Rottinger – siła hamowania i partner tytularny
Głównym sponsorem wydarzenia jest firma Rottinger, specjalizująca się w produkcji tarcz hamulcowych. Jak wyjaśnił prezes zarządu, Bartłomiej Kolbusz, współpraca z organizatorami zaczęła się dość spontanicznie:
– Na jednej z innych imprez mieliśmy okazję spotkać organizatorów dzisiejszego wydarzenia i tam padła propozycja, abyśmy rozważyli taką możliwość. Od słów do czynów u nas jest bardzo krótka droga, dlatego dziś jesteśmy sponsorem tytularnym i częścią tego świetnego wydarzenia.

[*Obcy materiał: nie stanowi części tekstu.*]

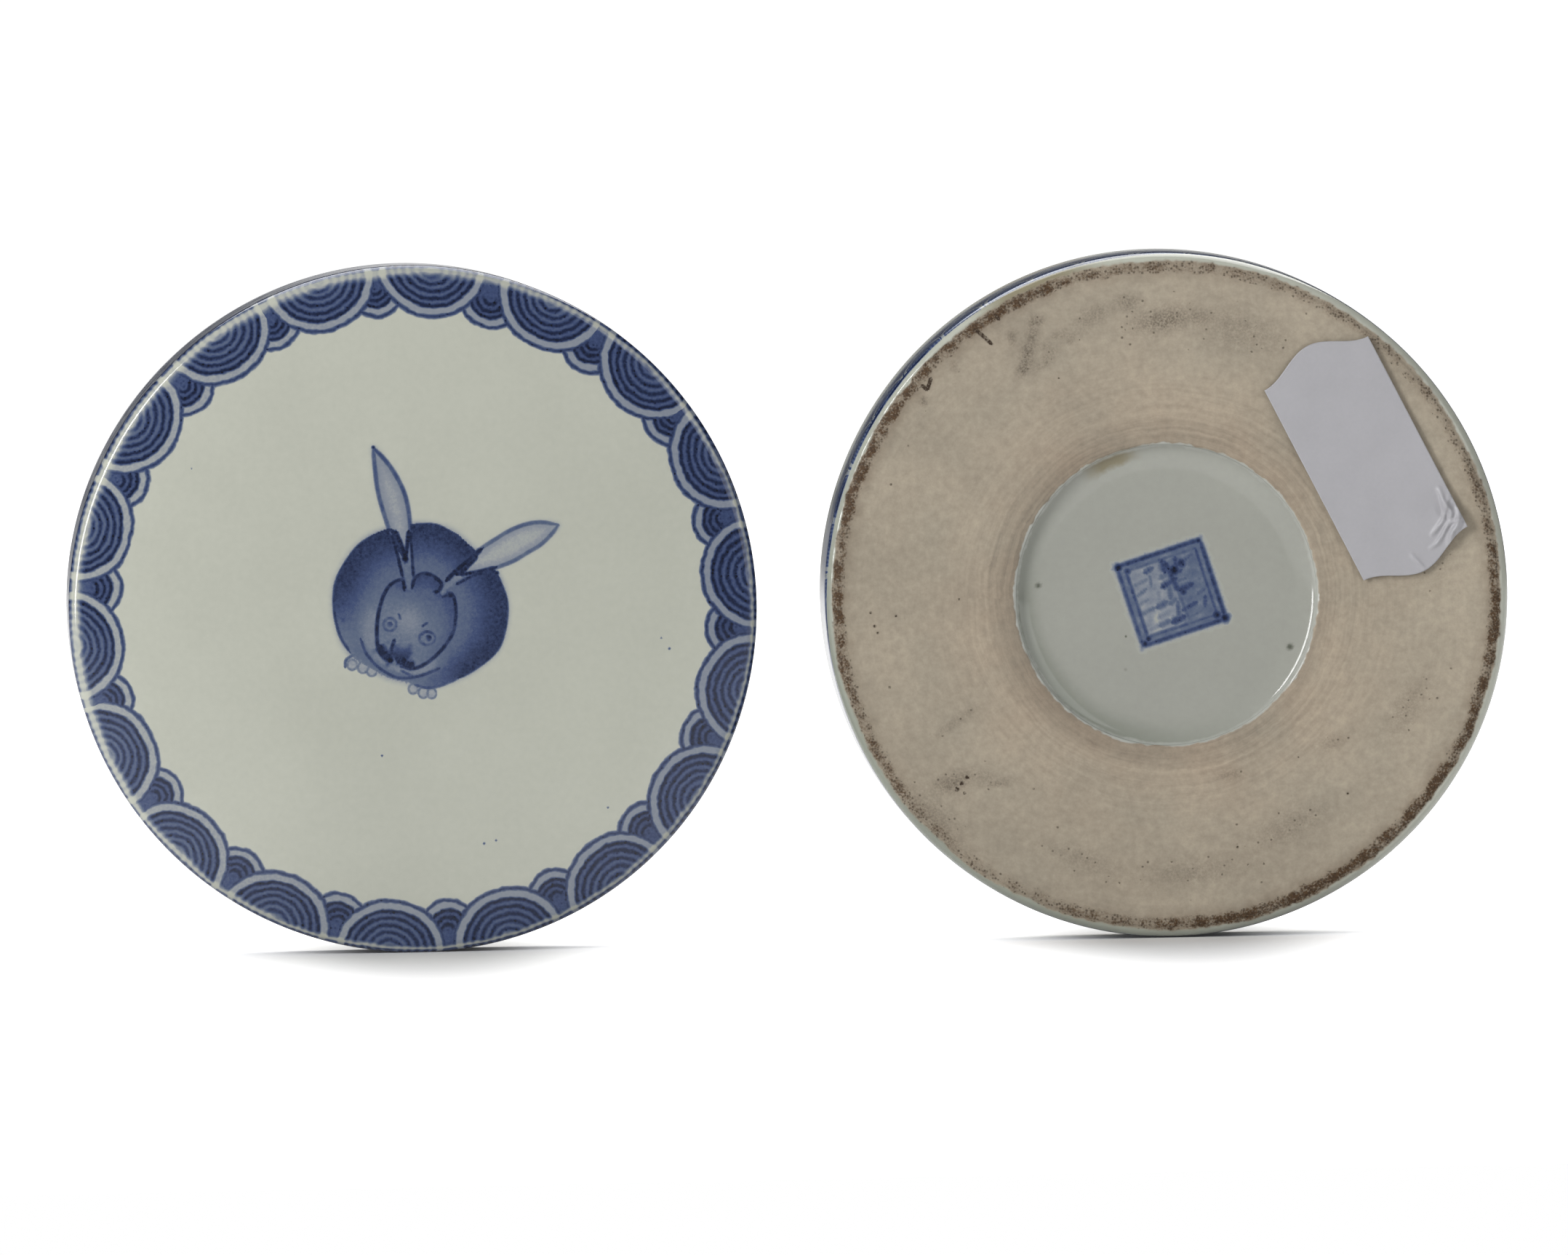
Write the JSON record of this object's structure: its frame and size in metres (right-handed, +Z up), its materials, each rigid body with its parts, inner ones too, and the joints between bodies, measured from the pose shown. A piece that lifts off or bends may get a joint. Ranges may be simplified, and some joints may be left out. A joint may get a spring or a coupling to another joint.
{
  "type": "round porcelain box with lid",
  "caption": "Shallow round lidded porcelain box; the lid is off and both halves stand on edge side by side, top and foot to the front.",
  "frame": {"origin": "bottom centre of the whole: on the surface the two halves stand on, midway between them and at the middle of their depth", "axes": "+Z up; +X from the lid to the base; +Y away from the viewer of the lid's top and the foot, so both hollows open towards +Y"},
  "size_m": [0.1476, 0.018, 0.0703],
  "materials": {
    "glazed_body_bare_foot": "unglazed matt foot, glossy glaze elsewhere",
    "blue_and_white_glaze": "glossy glaze over cobalt painting",
    "label_paper": "matt coated paper"
  },
  "bodies": {
    "base_body": {"base": "glazed_body_bare_foot", "paper_label": "label_paper"},
    "lid_body": {"lid": "blue_and_white_glaze"}
  },
  "joints": [
    {"name": "lid_turn", "type": "hinge", "parent": "base_body", "child": "lid_body", "pos_m": [0, 0.00615, 0], "axis": [0, 0, -1], "range_deg": [0, 180]}
  ]
}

Rottinger w tym roku świętuje 30-lecie istnienia. Firma z Dębicy znana jest z szerokiej oferty tarcz hamulcowych – zarówno klasycznych, jak i tych tuningowanych: nawiercanych i nacinanych, stworzonych z myślą o dynamicznej jeździe.

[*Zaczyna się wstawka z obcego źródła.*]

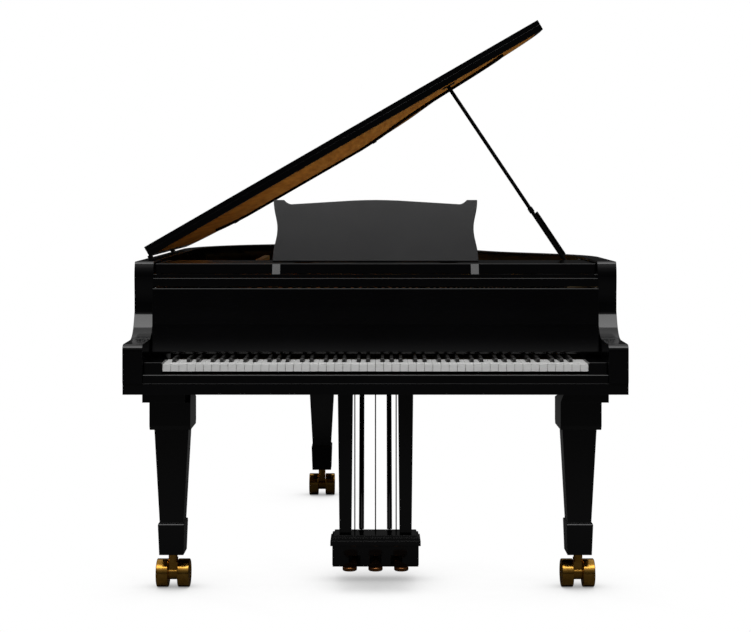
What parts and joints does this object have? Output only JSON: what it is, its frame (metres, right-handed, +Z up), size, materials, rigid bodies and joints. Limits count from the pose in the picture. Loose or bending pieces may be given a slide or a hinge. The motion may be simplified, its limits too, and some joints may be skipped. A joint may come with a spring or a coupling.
{
  "type": "grand piano",
  "caption": "Glossy black grand piano with its lid propped open, a music desk, a pedal lyre and three legs on casters.",
  "frame": {"origin": "on the floor, at the centre of the piano's bounding box", "axes": "+X to the treble side, +Y from the keyboard to the tail, +Z up"},
  "size_m": [1.4656, 2.183, 1.7445],
  "materials": {
    "lacquer": "polished black lacquer",
    "maple": "satin varnish",
    "spruce": "satin varnish",
    "gold_iron": "satin gold paint",
    "steel": "polished wire",
    "copper": "wound copper wire",
    "felt": "dense wool felt",
    "ivory": "polished",
    "ebony": "satin black",
    "brass": "polished"
  },
  "bodies": {
    "case": {"outer_rim": "lacquer", "left_arm": "lacquer", "right_arm": "lacquer", "keybed": "lacquer", "key_slip": "lacquer", "key_block_left": "lacquer", "key_block_right": "lacquer", "front_rail": "lacquer", "prop_bracket": "lacquer", "leg_left": "lacquer", "leg_right": "lacquer", "leg_tail": "lacquer", "lyre_top": "lacquer", "lyre_box": "lacquer", "lyre_pillar_left": "lacquer", "lyre_pillar_right": "lacquer", "lyre_brace_left": "lacquer", "lyre_brace_right": "lacquer", "damper_row": "lacquer", "inner_rim": "maple", "belly_rail": "maple", "case_beam_bass": "maple", "case_beam_treble": "maple", "pin_block": "maple", "long_bridge": "maple", "bass_bridge": "maple", "soundboard": "spruce", "cast_iron_plate": "gold_iron", "strings_treble": "steel", "strings_bass": "copper", "hammer_row": "felt", "white_keys": "ivory", "black_keys": "ebony", "lid_hinge_front": "brass", "lid_hinge_rear": "brass"},
    "lid": {"lid": "lacquer"},
    "front_flap": {"front_flap": "lacquer"},
    "prop_stick": {"prop_stick": "lacquer"},
    "short_prop": {"short_prop": "lacquer"},
    "music_shelf": {"music_shelf": "lacquer"},
    "music_desk": {"music_desk": "lacquer"},
    "desk_strut": {"desk_strut": "lacquer"},
    "fallboard": {"fallboard": "lacquer"},
    "pedal_left": {"pedal_left": "brass"},
    "pedal_rod_left": {"pedal_rod_left": "brass"},
    "pedal_middle": {"pedal_middle": "brass"},
    "pedal_rod_middle": {"pedal_rod_middle": "brass"},
    "pedal_right": {"pedal_right": "brass"},
    "pedal_rod_right": {"pedal_rod_right": "brass"},
    "caster_fork_left": {"caster_fork_left": "brass"},
    "caster_wheels_left": {"caster_wheels_left": "brass"},
    "caster_fork_right": {"caster_fork_right": "brass"},
    "caster_wheels_right": {"caster_wheels_right": "brass"},
    "caster_fork_tail": {"caster_fork_tail": "brass"},
    "caster_wheels_tail": {"caster_wheels_tail": "brass"},
    "key_c": {"key_c": "ivory"},
    "key_c_sharp": {"key_c_sharp": "ebony"},
    "key_d": {"key_d": "ivory"},
    "key_d_sharp": {"key_d_sharp": "ebony"},
    "key_e": {"key_e": "ivory"}
  },
  "joints": [
    {"name": "a_lid_lift", "type": "hinge", "parent": "case", "child": "lid", "pos_m": [-0.72068, 0.1585, 0.9845], "axis": [0, -1, 0], "range_deg": [0, 18]},
    {"name": "b_flap_unfold", "type": "hinge", "parent": "lid", "child": "front_flap", "pos_m": [-0.09774, -0.5165, 1.36454], "axis": [0.866, 0, 0.5], "range_deg": [0, 180]},
    {"name": "c_fallboard_close", "type": "hinge", "parent": "case", "child": "fallboard", "pos_m": [0.00882, -0.9015, 0.73], "axis": [1, 0, 0], "range_deg": [0, 88]},
    {"name": "d_desk_fold", "type": "hinge", "parent": "music_shelf", "child": "music_desk", "pos_m": [0.00882, -0.7885, 0.9854], "axis": [-1, 0, 0], "range_deg": [0, 70]},
    {"name": "desk_strut_fold", "type": "hinge", "parent": "music_desk", "child": "desk_strut", "pos_m": [0.00882, -0.75302, 1.06826], "axis": [1, 0, 0], "range_deg": [0, 134]},
    {"name": "e_shelf_slide", "type": "slide", "parent": "case", "child": "music_shelf", "axis": [0, -1, 0], "range_m": [0, 0.12]},
    {"name": "f_prop_fold", "type": "hinge", "parent": "case", "child": "prop_stick", "pos_m": [0.63082, -0.4115, 0.964], "axis": [-0.7288, -0.48, -0.4884], "range_deg": [0, 66]},
    {"name": "short_prop_swing", "type": "hinge", "parent": "prop_stick", "child": "short_prop", "pos_m": [0.6266, -0.4115, 0.99006], "axis": [0, 1, 0], "range_deg": [0, 22]},
    {"name": "pedal_left_press", "type": "hinge", "parent": "case", "child": "pedal_left", "pos_m": [-0.05518, -0.7465, 0.068], "axis": [1, 0, 0], "range_deg": [0, 4.5], "stiffness_Nm_per_rad": 60, "springref_deg": -2.86},
    {"name": "pedal_rod_left_rise", "type": "slide", "parent": "case", "child": "pedal_rod_left", "axis": [0, 0, 1], "range_m": [0, 0.0045]},
    {"name": "pedal_middle_press", "type": "hinge", "parent": "case", "child": "pedal_middle", "pos_m": [0.00882, -0.7465, 0.068], "axis": [1, 0, 0], "range_deg": [0, 4.5], "stiffness_Nm_per_rad": 60, "springref_deg": -2.86},
    {"name": "pedal_rod_middle_rise", "type": "slide", "parent": "case", "child": "pedal_rod_middle", "axis": [0, 0, 1], "range_m": [0, 0.0045]},
    {"name": "pedal_right_press", "type": "hinge", "parent": "case", "child": "pedal_right", "pos_m": [0.07282, -0.7465, 0.068], "axis": [1, 0, 0], "range_deg": [0, 4.5], "stiffness_Nm_per_rad": 60, "springref_deg": -2.86},
    {"name": "pedal_rod_right_rise", "type": "slide", "parent": "case", "child": "pedal_rod_right", "axis": [0, 0, 1], "range_m": [0, 0.0045]},
    {"name": "swivel_left", "type": "hinge", "parent": "case", "child": "caster_fork_left", "pos_m": [-0.60118, -0.8315, 0.09], "axis": [0, 0, 1], "continuous": true},
    {"name": "wheel_left_roll", "type": "hinge", "parent": "caster_fork_left", "child": "caster_wheels_left", "pos_m": [-0.60118, -0.8165, 0.042], "axis": [1, 0, 0], "continuous": true},
    {"name": "swivel_right", "type": "hinge", "parent": "case", "child": "caster_fork_right", "pos_m": [0.61882, -0.8315, 0.09], "axis": [0, 0, 1], "continuous": true},
    {"name": "wheel_right_roll", "type": "hinge", "parent": "caster_fork_right", "child": "caster_wheels_right", "pos_m": [0.61882, -0.8165, 0.042], "axis": [1, 0, 0], "continuous": true},
    {"name": "swivel_tail", "type": "hinge", "parent": "case", "child": "caster_fork_tail", "pos_m": [-0.20218, 0.7285, 0.09], "axis": [0, 0, 1], "continuous": true},
    {"name": "wheel_tail_roll", "type": "hinge", "parent": "caster_fork_tail", "child": "caster_wheels_tail", "pos_m": [-0.20218, 0.7435, 0.042], "axis": [1, 0, 0], "continuous": true},
    {"name": "key_c_press", "type": "hinge", "parent": "case", "child": "key_c", "pos_m": [0.00882, -0.8365, 0.68], "axis": [1, 0, 0], "range_deg": [0, 2.5], "stiffness_Nm_per_rad": 8, "springref_deg": -3.44},
    {"name": "key_c_sharp_press", "type": "hinge", "parent": "case", "child": "key_c_sharp", "pos_m": [0.00882, -0.8365, 0.68], "axis": [1, 0, 0], "range_deg": [0, 2.5], "stiffness_Nm_per_rad": 8, "springref_deg": -3.44},
    {"name": "key_d_press", "type": "hinge", "parent": "case", "child": "key_d", "pos_m": [0.00882, -0.8365, 0.68], "axis": [1, 0, 0], "range_deg": [0, 2.5], "stiffness_Nm_per_rad": 8, "springref_deg": -3.44},
    {"name": "key_d_sharp_press", "type": "hinge", "parent": "case", "child": "key_d_sharp", "pos_m": [0.00882, -0.8365, 0.68], "axis": [1, 0, 0], "range_deg": [0, 2.5], "stiffness_Nm_per_rad": 8, "springref_deg": -3.44},
    {"name": "key_e_press", "type": "hinge", "parent": "case", "child": "key_e", "pos_m": [0.00882, -0.8365, 0.68], "axis": [1, 0, 0], "range_deg": [0, 2.5], "stiffness_Nm_per_rad": 8, "springref_deg": -3.44}
  ],
  "couplings": [
    {"joint": "desk_strut_fold", "follows": "d_desk_fold", "ratio": 1.9129},
    {"joint": "pedal_rod_left_rise", "follows": "pedal_left_press", "m_per_rad": 0.055},
    {"joint": "pedal_rod_middle_rise", "follows": "pedal_middle_press", "m_per_rad": 0.055},
    {"joint": "pedal_rod_right_rise", "follows": "pedal_right_press", "m_per_rad": 0.055}
  ]
}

– Nasza oferta zawiera aż 7 różnych wzorów tuningowych – jest w czym wybierać. Na naszym stoisku pracują konsultanci, którzy pomagają dobrać odpowiednie tarcze i doradzają klientom. Cieszy nas ogromne zainteresowanie odwiedzających – wiele osób zna naszą markę i chętnie podejmuje rozmowy.

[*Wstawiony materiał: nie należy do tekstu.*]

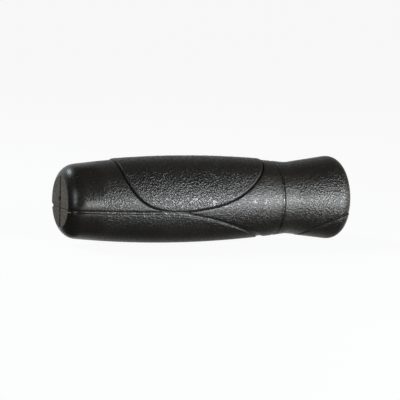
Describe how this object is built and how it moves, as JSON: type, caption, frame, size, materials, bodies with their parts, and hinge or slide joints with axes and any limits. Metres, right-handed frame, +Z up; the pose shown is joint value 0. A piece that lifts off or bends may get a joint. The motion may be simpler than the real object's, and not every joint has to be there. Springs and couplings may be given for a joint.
{
  "type": "ergonomic handlebar grip",
  "caption": "Black rubber handlebar grip with a palm swell, a raised grained palm area, shallow grooves, a closed outer end and a flared inner end with a blind bore for the bar.",
  "frame": {"origin": "centre of the bore at the open, flared mouth", "axes": "+X along the bore, out of its mouth; +Z up, through the middle of the raised palm area"},
  "size_m": [0.125, 0.037, 0.0365],
  "materials": {
    "rubber": "matt black rubber with a fine moulded grain, coarser on the palm area"
  },
  "bodies": {
    "root": {"grip": "rubber"}
  },
  "joints": []
}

W strefie Rottingera nie zabrakło także gwiazd. Obecni byli ambasadorzy marki – Adam Kornacki oraz Wojciech Gojziewicz. Duże emocje wzbudziła premiera Hammera H1 – nowego projektu Adama Kornackiego, który prezentowany był szerokiej publiczności.
Syndykat – „ciemno, nisko i szeroko”
Jednym z najbardziej imponujących punktów festiwalu była strefa przygotowana przez Syndykat – firmę tuningową z Tarnowa, która działa już na poziomie europejskim. Jak zdradził właściciel firmy, Bartek Kozioł, na festiwalu zaprezentowali aż 70 wyselekcjonowanych projektów BMW – od klasyków po nowoczesne modele.
– Nasze motto to: ciemno, nisko i szeroko. Auta mają czarne lakiery, są bardzo obniżone i mają szerokie felgi wychodzące poza obrys auta. Taki jest styl Syndykatu – elegancki, ale z pazurem.
Mimo że samochody nie pojawiły się w strefie driftu, wielu członków kolektywu jest związanych z tym sportem. Syndykat stawia na jakość i szczegóły – każdy projekt to osobna historia.
– Wszystkie nasze auta są dopracowane do perfekcji. Nie ma lepszych i gorszych – to absolutne topy. W zależności od tego, kto co lubi – seria 3, 5 czy 7 – każdy znajdzie coś dla siebie. Nasza strefa znajduje się w hali numer 4.
Bartek Kozioł podkreśla, że jeśli ktoś chce rozpocząć swoją przygodę z tuningiem, powinien zacząć od dobrej bazy:
– Najważniejsza jest baza – dobrze zachowany egzemplarz, np. BMW E46, to świetny punkt wyjścia. Potem szerokie koła, gwintowane zawieszenie, zadbany lakier i stylowe wnętrze. Dobrze, jeśli pod maską pracuje coś z rodziny M-Power.
Czy tuning zwiększa wartość auta?
– To temat dyskusyjny. Są auta w naszym kolektywie, które osiągają ceny znacznie wyższe niż rynkowe, ale wszystko zależy od projektu. Tuning dziś to kosztowna sprawa – ale efekt końcowy często bywa bezcenny.